Data extract:
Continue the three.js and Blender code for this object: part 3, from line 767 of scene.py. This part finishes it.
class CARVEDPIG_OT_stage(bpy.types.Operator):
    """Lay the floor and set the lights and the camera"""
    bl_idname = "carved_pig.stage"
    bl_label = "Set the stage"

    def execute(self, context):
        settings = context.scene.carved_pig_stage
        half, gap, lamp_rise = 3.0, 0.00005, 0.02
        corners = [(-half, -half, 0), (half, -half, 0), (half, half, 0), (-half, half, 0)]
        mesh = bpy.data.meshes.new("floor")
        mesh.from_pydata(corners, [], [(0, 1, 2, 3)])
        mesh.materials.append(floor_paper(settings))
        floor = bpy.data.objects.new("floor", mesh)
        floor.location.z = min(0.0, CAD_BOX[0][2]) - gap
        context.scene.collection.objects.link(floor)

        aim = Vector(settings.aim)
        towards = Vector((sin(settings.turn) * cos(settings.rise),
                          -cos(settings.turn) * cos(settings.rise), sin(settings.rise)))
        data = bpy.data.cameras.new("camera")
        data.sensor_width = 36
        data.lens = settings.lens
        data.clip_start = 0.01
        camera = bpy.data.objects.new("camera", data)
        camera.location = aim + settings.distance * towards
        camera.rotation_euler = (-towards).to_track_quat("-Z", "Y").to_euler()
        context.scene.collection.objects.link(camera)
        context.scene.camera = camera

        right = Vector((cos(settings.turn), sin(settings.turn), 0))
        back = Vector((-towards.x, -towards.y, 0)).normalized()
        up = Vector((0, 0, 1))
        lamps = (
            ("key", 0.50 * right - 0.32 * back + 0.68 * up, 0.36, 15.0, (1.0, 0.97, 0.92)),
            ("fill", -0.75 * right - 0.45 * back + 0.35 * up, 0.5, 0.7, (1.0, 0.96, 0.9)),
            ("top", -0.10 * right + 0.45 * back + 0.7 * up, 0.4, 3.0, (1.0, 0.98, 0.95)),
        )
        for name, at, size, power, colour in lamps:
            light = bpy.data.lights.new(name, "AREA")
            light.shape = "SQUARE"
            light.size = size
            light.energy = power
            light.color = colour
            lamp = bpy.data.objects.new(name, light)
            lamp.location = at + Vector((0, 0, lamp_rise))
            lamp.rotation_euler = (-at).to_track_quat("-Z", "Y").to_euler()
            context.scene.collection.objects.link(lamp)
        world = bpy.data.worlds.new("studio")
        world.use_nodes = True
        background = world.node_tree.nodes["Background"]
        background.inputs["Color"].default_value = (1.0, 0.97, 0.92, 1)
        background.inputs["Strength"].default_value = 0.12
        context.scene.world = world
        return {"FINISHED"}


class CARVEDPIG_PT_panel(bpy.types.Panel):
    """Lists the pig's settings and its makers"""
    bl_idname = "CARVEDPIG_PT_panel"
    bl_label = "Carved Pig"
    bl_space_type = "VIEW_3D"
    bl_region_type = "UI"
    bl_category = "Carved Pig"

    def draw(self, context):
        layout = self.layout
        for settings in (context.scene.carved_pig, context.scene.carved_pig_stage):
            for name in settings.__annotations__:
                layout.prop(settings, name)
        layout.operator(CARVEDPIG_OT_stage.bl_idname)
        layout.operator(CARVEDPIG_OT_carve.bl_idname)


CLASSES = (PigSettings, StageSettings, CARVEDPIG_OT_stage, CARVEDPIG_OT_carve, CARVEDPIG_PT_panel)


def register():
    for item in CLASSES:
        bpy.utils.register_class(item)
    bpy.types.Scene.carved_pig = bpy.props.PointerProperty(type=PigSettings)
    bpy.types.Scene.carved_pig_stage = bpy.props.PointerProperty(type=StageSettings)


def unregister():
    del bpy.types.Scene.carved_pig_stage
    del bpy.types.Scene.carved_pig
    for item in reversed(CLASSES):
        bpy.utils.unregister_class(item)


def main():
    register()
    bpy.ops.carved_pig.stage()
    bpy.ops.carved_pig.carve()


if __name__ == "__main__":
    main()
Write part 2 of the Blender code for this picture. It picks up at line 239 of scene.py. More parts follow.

What to do: Quote all the records exactly, please, leaving none out.

Right answer:
Continue the three.js and Blender code for this object: part 3, from line 767 of scene.py. This part finishes it.
class CARVEDPIG_OT_stage(bpy.types.Operator):
    """Lay the floor and set the lights and the camera"""
    bl_idname = "carved_pig.stage"
    bl_label = "Set the stage"

    def execute(self, context):
        settings = context.scene.carved_pig_stage
        half, gap, lamp_rise = 3.0, 0.00005, 0.02
        corners = [(-half, -half, 0), (half, -half, 0), (half, half, 0), (-half, half, 0)]
        mesh = bpy.data.meshes.new("floor")
        mesh.from_pydata(corners, [], [(0, 1, 2, 3)])
        mesh.materials.append(floor_paper(settings))
        floor = bpy.data.objects.new("floor", mesh)
        floor.location.z = min(0.0, CAD_BOX[0][2]) - gap
        context.scene.collection.objects.link(floor)

        aim = Vector(settings.aim)
        towards = Vector((sin(settings.turn) * cos(settings.rise),
                          -cos(settings.turn) * cos(settings.rise), sin(settings.rise)))
        data = bpy.data.cameras.new("camera")
        data.sensor_width = 36
        data.lens = settings.lens
        data.clip_start = 0.01
        camera = bpy.data.objects.new("camera", data)
        camera.location = aim + settings.distance * towards
        camera.rotation_euler = (-towards).to_track_quat("-Z", "Y").to_euler()
        context.scene.collection.objects.link(camera)
        context.scene.camera = camera

        right = Vector((cos(settings.turn), sin(settings.turn), 0))
        back = Vector((-towards.x, -towards.y, 0)).normalized()
        up = Vector((0, 0, 1))
        lamps = (
            ("key", 0.50 * right - 0.32 * back + 0.68 * up, 0.36, 15.0, (1.0, 0.97, 0.92)),
            ("fill", -0.75 * right - 0.45 * back + 0.35 * up, 0.5, 0.7, (1.0, 0.96, 0.9)),
            ("top", -0.10 * right + 0.45 * back + 0.7 * up, 0.4, 3.0, (1.0, 0.98, 0.95)),
        )
        for name, at, size, power, colour in lamps:
            light = bpy.data.lights.new(name, "AREA")
            light.shape = "SQUARE"
            light.size = size
            light.energy = power
            light.color = colour
            lamp = bpy.data.objects.new(name, light)
            lamp.location = at + Vector((0, 0, lamp_rise))
            lamp.rotation_euler = (-at).to_track_quat("-Z", "Y").to_euler()
            context.scene.collection.objects.link(lamp)
        world = bpy.data.worlds.new("studio")
        world.use_nodes = True
        background = world.node_tree.nodes["Background"]
        background.inputs["Color"].default_value = (1.0, 0.97, 0.92, 1)
        background.inputs["Strength"].default_value = 0.12
        context.scene.world = world
        return {"FINISHED"}


class CARVEDPIG_PT_panel(bpy.types.Panel):
    """Lists the pig's settings and its makers"""
    bl_idname = "CARVEDPIG_PT_panel"
    bl_label = "Carved Pig"
    bl_space_type = "VIEW_3D"
    bl_region_type = "UI"
    bl_category = "Carved Pig"

    def draw(self, context):
        layout = self.layout
        for settings in (context.scene.carved_pig, context.scene.carved_pig_stage):
            for name in settings.__annotations__:
                layout.prop(settings, name)
        layout.operator(CARVEDPIG_OT_stage.bl_idname)
        layout.operator(CARVEDPIG_OT_carve.bl_idname)


CLASSES = (PigSettings, StageSettings, CARVEDPIG_OT_stage, CARVEDPIG_OT_carve, CARVEDPIG_PT_panel)


def register():
    for item in CLASSES:
        bpy.utils.register_class(item)
    bpy.types.Scene.carved_pig = bpy.props.PointerProperty(type=PigSettings)
    bpy.types.Scene.carved_pig_stage = bpy.props.PointerProperty(type=StageSettings)


def unregister():
    del bpy.types.Scene.carved_pig_stage
    del bpy.types.Scene.carved_pig
    for item in reversed(CLASSES):
        bpy.utils.unregister_class(item)


def main():
    register()
    bpy.ops.carved_pig.stage()
    bpy.ops.carved_pig.carve()


if __name__ == "__main__":
    main()
Write part 2 of the Blender code for this picture. It picks up at line 239 of scene.py. More parts follow.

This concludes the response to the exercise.